There was some pretty rich literature for sale. A whole assortment of books on protecting yourself in the event of a school / office / chain-restaurant-where-you’re-just-trying-to-enjoy-your-unlimited-bread-sticks shooting. A few pretty paranoid kinds of titles like “The Policeman is Your Friend and Other Lies.” Some things that were just weird, like “Sneak It Through: Smuggling Made Easier” and “Drink as Much as You Want and Live Longer” (not sure what this one has to do with guns, but I’d be interested in learning about that in any case). And a lot of books focusing on various levels of off-the-grid living. I learned a few good tips from some of the selections in this last category. Like figuring out what kind of RV would be best for my needs. And that mainstream society frowns upon gaps in your resume, which I know personally to be one hundred percent correct from several HR-types who almost died of ecstasy when they “exposed” the missing one year in my work history (my brief career at the bagel store). I realized that some of the gun nuts’ conspiracy theories are not all that different than my own. Mostly just a difference of opinion as to who we think The Man is. They seem to think it’s the government; I think it’s big corporations. You say tomato; I say tomato (how do you write that?).

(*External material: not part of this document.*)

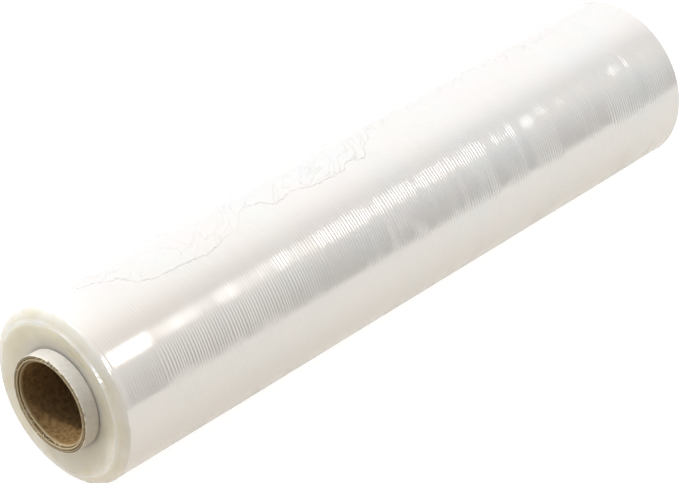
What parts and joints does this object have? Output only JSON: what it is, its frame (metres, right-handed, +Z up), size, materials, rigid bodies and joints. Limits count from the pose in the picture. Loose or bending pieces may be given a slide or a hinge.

So, all things told, my first gun show was a bit disappointing. The folks I encountered were, sadly, pretty ho hum looking. Maybe if I had worked a little harder, dug a little deeper, I would have exposed some of the wingnuts I was sure would be lurking around there. Maybe I exude such profound yuppiedom that, like what Eddie Murphy suspected when he dressed up as Mr. White, people knew not to say anything juicy to me. Or maybe I’ve got a ways to go to become the muckraker I aspire to be.

Here's the video:


1 comment:

mediaslinger said...

what happened to the faces? i've wussed out too with audio recordings. i've found though, that if you just do it, most people actually don't care. i agree about playing it safe at the gun show, though. and by the way, i think it's spelled "toemaytoe - toemahtoe."

p.s. - the secret captcha code i had to type in to post this comment was "armen." no joke.